Hill and Tatum make an interesting duo – they have the typical cinematic tall guy and fat guy bit look down, but unlike Laurel and Hardy, Abbott and Costello, Spade and Farley, Hill and Tatum largely invert the stereotype, with the fat one being the practical one and the skinny one being the dummy. (And, yeah, I hate to use such base terms and paint with such a broad brush, but this is a pretty standard comedic configuration.) It works, too, because Hill is very good at playing a the put-upon guy who’s personal pain serves as the basis for the film’s comedic debasement of him, and Tatum is very good as the popular guy who’s used to doing the debasing.

Schmidt and Jenko (Hill and Tatum) went to high school together, but were on opposite sides of the cool line. Neither one of them got to go to the prom – Schmidt because no one would go with him and Jenko because his poor grades got him barred.

Years later, they unwittingly enroll in the police academy at the same. “Hey, Not-So-Slim Shady!” Jenko calls out, a reference to Schmidt’s Eminem-inspired look in high school. Very quickly, they realize they can help each other since Schmidt isn’t so good with the physical (being overweight) and Jenko isn’t so good with the tests (being dumb). Before we know it, they’ve both passed the Academy and been made partners.

Impressively, JUMP STREET moves through all of this set-up efficiently. The two guys are bike cops and they screw up a bust and they get kicked over into the Jump Street program, where they meet Captain Dickson (Ice Cube) at an abandoned church that serves as the program’s headquarters. Dickson sends them back to high school, but because Jenko can’t remember his cover identity, he ends up having to live as the science nerd and Schmidt gets enrolled in drama. It’s another smart twist, having these two guys live high school over, but this time from the other’s point of view.

Not only is the script smart, but the casting and acting is top notch. Ice Cube totally embraces the “angry black captain” stereotype, and Hill and Bacall’s script uses these stereotypes to its benefit, having Dickson address them directly. “Yeah, I’m black!” he shouts at them from the pulpit. “I worked hard to get where I am, and yes, sometimes I get angry!” After dressing Schmidt and Jenko down over their types, he tells them to “embrace your stereotypes!”

Which they then almost immediately screw up and have to live life as the other one.

There’s plenty of stupid humor here – the guys end up getting tricked into using drugs, they purposely throw a huge party at Schmidt’s parent’s house, the bad guy ends up getting his dick blown off, which he then tries to pick up with his mouth – but there’s also clever humor, too, like when Schmidt starts hitting on a high school girl (they make a point to tell you she’s 18), but does it anachronistically, calling her instead of texting her.

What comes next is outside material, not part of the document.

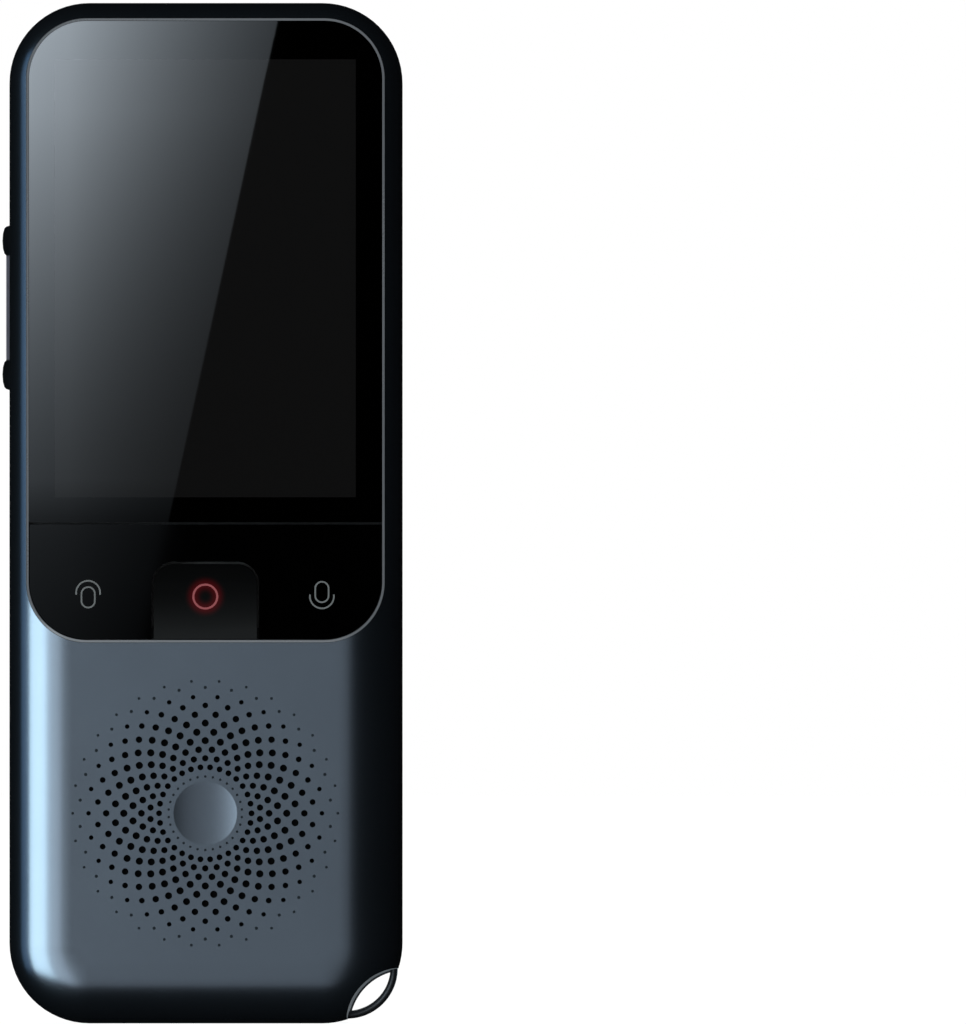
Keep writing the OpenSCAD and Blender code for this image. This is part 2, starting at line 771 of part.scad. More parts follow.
module shield_cans() color([0.72, 0.73, 0.75]) cans(can_list);

module board_chips() color([0.06, 0.06, 0.07]) cans(chip_list);

module top_microphone() color([0.80, 0.72, 0.45]) cans(microphone_list);

module antenna_strip() color([0.72, 0.50, 0.30]) cans(antenna_list);

// Flat tail of the display: through the chassis, round the board's edge and onto it
module display_flex() color([0.70, 0.45, 0.12]) {
    box_between(-5, 5, backlight_y1, board_y1 + 0.2, board_z0 - 0.5, board_z0 - 0.3);
    box_between(-5, 5, board_y1, board_y1 + 0.2, board_z0 - 0.3, board_z0 + 2);
}

module display_connector() color([0.85, 0.85, 0.80])
    box_between(-5.5, 5.5, board_y1 + 0.2, board_y1 + 1.1, board_z0 + 0.2, board_z0 + 2);

// ---------- battery ----------

module battery_tape() color([0.15, 0.15, 0.15]) for (s = [-1, 1])
    translate([s * battery_w / 4, (frame_y1 + battery_y0) / 2, (battery_z0 + battery_z1) / 2])
        cube([tape_w, tape_t, tape_h], center = true);

module battery_cell() color([0.70, 0.72, 0.74])
    translate([0, battery_y0 + battery_t / 2, battery_z0]) linear_extrude(battery_h)
        rounded_rect(battery_w, battery_t, 1.2);

module battery_pad() color([0.12, 0.12, 0.13]) for (share = [0.22, 0.78])
    translate([0, battery_y1 + pad_t / 2, battery_z0 + share * battery_h])
        cube([pad_w, pad_t, pad_h], center = true);

module battery_leads() color([0.70, 0.10, 0.08]) for (s = [-1, 1])
    translate([plug_x + s * lead_pitch / 2, board_y1 + 0.7, battery_z1])
        cylinder(r = lead_r, h = board_z0 + 1.2 - battery_z1);

module battery_plug() color([0.90, 0.90, 0.86])
    box_between(plug_x - plug_w / 2, plug_x + plug_w / 2, board_y1, board_y1 + 1.4,
        board_z0 + 1.2, board_z0 + 4);

// ---------- camera ----------

module camera_module() color([0.10, 0.10, 0.11]) {
    box_between(camera_x - camera_w / 2, camera_x + camera_w / 2, board_y1, camera_y1,
        window_z - camera_w / 2, window_z + camera_w / 2);
    difference() {
        pin(camera_x, window_z, barrel_r, camera_y1 - 0.2, barrel_y1);
        pin(camera_x, window_z, lens_ring_r - 0.9, camera_y1 + 0.6, barrel_y1 + 1);
    }
}

module camera_lens_ring() color([0.45, 0.47, 0.50]) difference() {
    pin(camera_x, window_z, lens_ring_r, barrel_y1, window_y0);
    pin(camera_x, window_z, lens_ring_r - 0.6, barrel_y1 - 1, window_y0 + 1);
}

module camera_lens() color([0.10, 0.12, 0.20])
    pin(camera_x, window_z, lens_ring_r - 0.95, camera_y1 + 0.6, barrel_y1 - 0.2);

module camera_window() color([0.05, 0.05, 0.07]) slab(window_y0, window_y1) window_outline(rim_w + fit);

module camera_rim() color([0.75, 0.77, 0.80]) slab(window_y0, window_y1 + 0.1) difference() {
    window_outline(fit);
    window_outline(rim_w);
}

module flash_led() color([0.95, 0.90, 0.55]) can(flash_x, window_z, led_w, led_w, led_t);

module flash_lens() color([0.93, 0.90, 0.78])
    slab(board_y1 + led_t + soft_gap, window_y0) translate([flash_x, window_z]) rounded_rect(flash_w, flash_w, 0.8);

// ---------- speaker ----------

module speaker_mesh() color([0.05, 0.05, 0.05]) pin(0, grille_z, speaker_r, in_front, gasket_y0);

module ring(r0, r1, y0, y1) difference() {
    pin(0, grille_z, r1, y0, y1);
    pin(0, grille_z, r0, y0 - 1, y1 + 1);
}

module speaker_gasket() color([0.18, 0.18, 0.19]) ring(basket_in_r + 0.2, speaker_r, gasket_y0, surround_y0);

module speaker_surround() color([0.10, 0.10, 0.10]) {
    ring(cone_r + soft_gap, speaker_r, surround_y0, basket_y0);
    ring(cone_r + soft_gap, basket_in_r - 0.1, basket_y0 - 0.05, basket_y0 + 0.4);
}

// Cone, dust cap and voice coil in one turned section
module speaker_cone() color([0.14, 0.14, 0.15])
    translate([0, 0, grille_z]) rotate([-90, 0, 0]) rotate_extrude() polygon([
        [0, cone_y0 + 0.1], [coil_r * 0.6, cone_y0 + 0.35], [coil_r, coil_y0 - cone_t],
        [cone_r - 0.8, cone_y0], [cone_r, cone_y0], [cone_r, cone_y0 + cone_t],
        [cone_r - 0.8, cone_y0 + cone_t], [coil_r + coil_wall / 2, coil_y0],
        [coil_r + coil_wall / 2, coil_y1], [coil_r - coil_wall / 2, coil_y1],
        [coil_r - coil_wall / 2, coil_y0], [coil_r * 0.6, cone_y0 + 0.35 + cone_t],
        [0, cone_y0 + 0.1 + cone_t]]);

module speaker_basket() color([0.40, 0.41, 0.43]) difference() {
    union() {
        pin(0, grille_z, speaker_r, basket_y0, frame_y0);
        pin(0, grille_z, basket_body_r, frame_y0, basket_back);
    }
    pin(0, grille_z, basket_in_r, basket_y0 - 1, basket_back - basket_sheet);
    pin(0, grille_z, gap_out_r, basket_y0, basket_back + 1);
    for (a = [0:60:300])
        pin(vent_at * cos(a), grille_z + vent_at * sin(a), vent_r, basket_y0, basket_back + 1);
}

module speaker_magnet() color([0.50, 0.51, 0.53]) difference() {
    pin(0, grille_z, magnet_r, basket_back, magnet_y1);
    ring(gap_in_r, gap_out_r, basket_back - 1, gap_y1);
}

// Block on the basket's back where the two leads start
module speaker_terminal() color([0.12, 0.12, 0.12])
    box_between(terminal_x - terminal_w / 2, terminal_x + terminal_w / 2,
        basket_back, usb_board_y1, terminal_z, terminal_z + terminal_h);

module speaker_leads() color([0.70, 0.10, 0.08]) for (s = [-1, 1])
    translate([terminal_x + s * terminal_w / 5, usb_board_y1 + speaker_lead_r, usb_z0 + usb_l + 0.6])
        cylinder(r = speaker_lead_r, h = terminal_z + terminal_h / 2 - usb_z0 - usb_l - 0.6);

// ---------- side keys ----------

// Side view of the volume key's outer edge: ramped ends and two bumps
module volume_key() color([0.10, 0.11, 0.13]) {
    x_out = -body_w / 2 - volume_out;
    half = volume_l / 2;
    translate([0, side_y + volume_w / 2, volume_z]) rotate([90, 0, 0]) linear_extrude(volume_w)
        polygon(concat(
            [[flange_x + 0.1, -half], [-body_w / 2 + 0.4, -half]],
            [for (s = [-1, 1], i = [0:6]) let (t = 180 * i / 6, c = s * bump_z)
                [x_out - bump_out * sin(t), c - 1.9 * cos(t)]],
            [[-body_w / 2 + 0.4, half], [flange_x + 0.1, half]]));
    box_between(flange_x, flange_x + flange_t, side_y - volume_flange_w / 2, side_y + volume_flange_w / 2,
        volume_z - volume_flange_l / 2, volume_z + volume_flange_l / 2);
    translate([pivot_x, side_y + volume_flange_w / 2, volume_z]) rotate([90, 0, 0])
        cylinder(r = pivot_r, h = volume_flange_w);
    for (s = [-1, 1]) side_plunger(volume_z + s * bump_z);
}

module side_plunger(z) translate([flange_x + flange_t - 0.2, side_y, z]) rotate([0, 90, 0])
    cylinder(r = 0.8, h = plunger_l + 0.2);

module power_button() color([0.20, 0.22, 0.26]) {
    translate([-body_w / 2 + scoop_depth - 0.1, side_y, power_z]) rotate([0, 90, 0])
        cylinder(r = power_r, h = flange_x + body_w / 2 - scoop_depth + 0.2);
    translate([flange_x, side_y, power_z]) rotate([0, 90, 0]) cylinder(r = power_flange_r, h = flange_t);
    side_plunger(power_z);
}

module side_board() color([0.10, 0.35, 0.18])
    box_between(side_board_x, side_board_x + side_board_t, frame_y1, side_y + switch_w / 2 + 0.4,
        volume_z - bump_z - switch_l / 2 - side_board_more, power_z + switch_l / 2 + side_board_more);

module side_switches() color([0.75, 0.76, 0.78])
    for (z = [volume_z - bump_z, volume_z + bump_z, power_z])
        box_between(switch_x, side_board_x, side_y - switch_w / 2, side_y + switch_w / 2,
            z - switch_l / 2, z + switch_l / 2);

// ---------- charging port ----------

module usb_board() color([0.08, 0.36, 0.20]) {
    box_between(-usb_board_w / 2, usb_board_w / 2, usb_board_y0, usb_board_y1, usb_board_z0, usb_board_z1);
    box_between(usb_tab_x, usb_board_w / 2, usb_board_y0, usb_board_y1, usb_board_z1, link_z + link_w);
}

module usb_socket() color([0.78, 0.79, 0.80]) difference() {
    slab_z(usb_z0, usb_z0 + usb_l) translate([0, usb_y]) stadium(usb_w, usb_t);
    slab_z(-1, usb_z0 + usb_l - 0.8) translate([0, usb_y])
        stadium(usb_w - 2 * usb_sheet, usb_t - 2 * usb_sheet);
}

module usb_tongue() color([0.06, 0.06, 0.07])
    box_between(-3.3, 3.3, usb_y - 0.35, usb_y + 0.35, usb_z0 + 0.9, usb_z0 + usb_l - 0.8);

module bottom_microphone() color([0.80, 0.72, 0.45])
    box_between(-mic_x - mic_w / 2, -mic_x + mic_w / 2, usb_board_y1, usb_board_y1 + mic_t,
        usb_board_z0, usb_board_z0 + 3.5);

// Flat flex from the charging board up beside the battery to the main board
module board_link() color([0.70, 0.45, 0.12]) {
    y1 = frame_y1 + link_t;
    z1 = board_z0 + 8;
    box_between(link_x - link_w, link_x, frame_y1, y1, link_z, z1);
    box_between(usb_tab_x, link_x, frame_y1, y1, link_z, link_z + link_w);
    box_between(usb_tab_x, usb_tab_x + 3, y1, usb_board_y0, link_z, link_z + link_w);
    box_between(link_x - 6.6, link_x, frame_y1, y1, z1 - link_w, z1);
    box_between(link_x - 6.6, link_x - 3.8, y1, board_y0, z1 - link_w, z1);
}

module strap_bar() color([0.16, 0.16, 0.17]) bar_shape();

front_shell();
rear_shell();
panel_rim();
front_lens();
display_panel();
backlight();
talk_rocker();
centre_key();
key_board();
key_domes();
mid_frame();
frame_screws();
main_board();
board_screws();
shield_cans();
board_chips();
top_microphone();
antenna_strip();
display_flex();
display_connector();
battery_tape();
battery_cell();
battery_pad();
battery_leads();
battery_plug();
camera_module();
camera_lens_ring();
camera_lens();
camera_window();
camera_rim();
flash_led();
flash_lens();
speaker_mesh();
speaker_gasket();
speaker_surround();
speaker_cone();
speaker_basket();
speaker_magnet();
speaker_terminal();
speaker_leads();
volume_key();
power_button();
side_board();
side_switches();
usb_board();
usb_socket();
usb_tongue();
bottom_microphone();
board_link();
strap_bar();
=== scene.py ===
# %% [markdown]
# # A handheld translator
#
# This notebook dresses a pocket translator: a pillow-shaped housing in two moulded
# halves, a black glass front with talk keys, a speaker grille, a camera island on the
# back and a strap bar across one corner. Its measured frame comes from the CAD model.
# Each piece is then made or finished here, in the same place and in metres.

# %% Load the frame
import math
import bpy
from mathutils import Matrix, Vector


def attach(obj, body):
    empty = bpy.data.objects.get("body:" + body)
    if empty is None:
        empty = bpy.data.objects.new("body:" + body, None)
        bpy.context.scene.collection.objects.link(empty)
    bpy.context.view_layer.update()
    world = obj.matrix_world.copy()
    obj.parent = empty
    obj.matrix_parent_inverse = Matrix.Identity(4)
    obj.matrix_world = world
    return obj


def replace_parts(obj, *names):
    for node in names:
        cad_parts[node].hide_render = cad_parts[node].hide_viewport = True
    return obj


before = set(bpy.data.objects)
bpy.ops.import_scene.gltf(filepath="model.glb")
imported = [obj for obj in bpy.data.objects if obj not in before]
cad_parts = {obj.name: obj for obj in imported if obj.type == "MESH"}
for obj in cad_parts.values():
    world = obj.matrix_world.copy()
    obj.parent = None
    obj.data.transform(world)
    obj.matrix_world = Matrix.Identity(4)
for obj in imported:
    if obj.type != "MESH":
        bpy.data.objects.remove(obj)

MM = 0.001
HALF_WIDTH, HALF_HEIGHT, CORNER_R = 26, 67.5, 10.6
PARTING_Y = -0.8
FRONT_Y = -7
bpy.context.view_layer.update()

# %% [markdown]
# ## The camera
#
# A camera could come close with a short lens, but then the sides would run together.
# A long lens from far away keeps them parallel. It looks straight at the front, and
# stands a little to the right of the device, so that the device fills the left half of
# the frame. The scale is that of the parting line, which draws the outline.

# %% Place the camera
FOCAL = 500
SENSOR = 36
VIEW_ROWS = 1024
MM_PER_ROW = 0.1324
VIEW_HEIGHT = VIEW_ROWS * MM_PER_ROW * MM
CAMERA_X, CAMERA_Z = 36.65 * MM, 67.66 * MM

camera_data = bpy.data.cameras.new("studio_camera")
camera_data.lens = FOCAL
camera_data.sensor_width = SENSOR
camera_data.clip_start = 0.05
camera = bpy.data.objects.new("studio_camera", camera_data)
bpy.context.scene.collection.objects.link(camera)
camera_distance = VIEW_HEIGHT * FOCAL / SENSOR
camera.location = (CAMERA_X, PARTING_Y * MM - camera_distance, CAMERA_Z)
camera.rotation_euler = (math.pi / 2, 0, 0)
bpy.context.scene.camera = camera
bpy.context.scene.view_settings.view_transform = "Standard"
print("camera", round(camera_distance, 3), "m in front")

# %% [markdown]
# ## Shared surface effects
#
# Real surfaces are never even. Three effects are used by many finishes, so each is a
# node group, built once. `fine_grain` gives the soft mottling and tiny bumps of a
# moulded, rolled or pressed surface. `light_wear` finds the convex edges, which get a
# little paler with use, and breaks them up so that no line looks drawn. `dust` leaves
# a few pale specks, which are what tells glossy black plastic from a hole.

# %% Node helpers
def add_node(tree, kind, place=(0, 0), **settings):
    node = tree.nodes.new(kind)
    node.location = place
    for key, value in settings.items():
        setattr(node, key, value)
    return node


def maths(tree, operation, first, second, place=(0, 0), clamp=False):
    """A Math node. Each input is a socket or a number."""
    node = add_node(tree, "ShaderNodeMath", place, operation=operation, use_clamp=clamp)
    for socket, value in zip(node.inputs, (first, second)):
        if isinstance(value, (int, float)):
            socket.default_value = value
        elif value is not None:
            tree.links.new(value, socket)
    return node.outputs[0]


def remap(tree, value, start, end, low=0.0, high=1.0, place=(0, 0), kind="LINEAR"):
    node = add_node(tree, "ShaderNodeMapRange", place, interpolation_type=kind)
    tree.links.new(value, node.inputs["Value"])
    for label, number in (("From Min", start), ("From Max", end), ("To Min", low),
                          ("To Max", high)):
        node.inputs[label].default_value = number
    return node.outputs[0]


def mix_colours(tree, mask, first, second, place=(0, 0)):
    """A Mix node for colours. The mask is a socket; a colour is a socket or a tuple."""
    node = add_node(tree, "ShaderNodeMix", place, data_type="RGBA")
    tree.links.new(mask, node.inputs[0])
    for socket, value in ((node.inputs[6], first), (node.inputs[7], second)):
        if isinstance(value, tuple):
            socket.default_value = (*value, 1)
        else:
            tree.links.new(value, socket)
    return node.outputs[2]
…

In a move the film didn’t have to make, but did, 21 JUMP STREET is set in the same continuity as the TV show – it’s just 25 years later and everything’s seen through a comedic lens. Johnny Depp, Peter DeLuise, and Holly Robinson Peete all return to reprise their roles from the TV show, and it’s a nice touch that probably 90% of the people in the theater completely missed. Maybe they knew Depp used to be in the show, but it’s not like DeLuise and Peete’s involvement got the crowd hootering and hollering in approval. Even “Jenko” is a shout-out to the original captain of the Jump Street program, who only lasted

JUMP STREET was directed by Phil Lord and Chris Miller, the directing duo who made the excellent Cloudy with a Chance of Meatballs, and they display a wonderful gift for balancing the comedic with the dramatic.

I saw 21 JUMP STREET Saturday night and then went to a different theater to see Men in Black 3 on Monday (review coming shortly), and it’s not even close as to which was the better movie. I laughed more times and with greater intensity in the first 15-20 minutes of JUMP STREET than I did in the entire length of MIB3. At the end of JUMP STREET, they tease a set-up for a sequel where Schmidt and Jenko go to college, and I’m honestly looking forward to seeing it.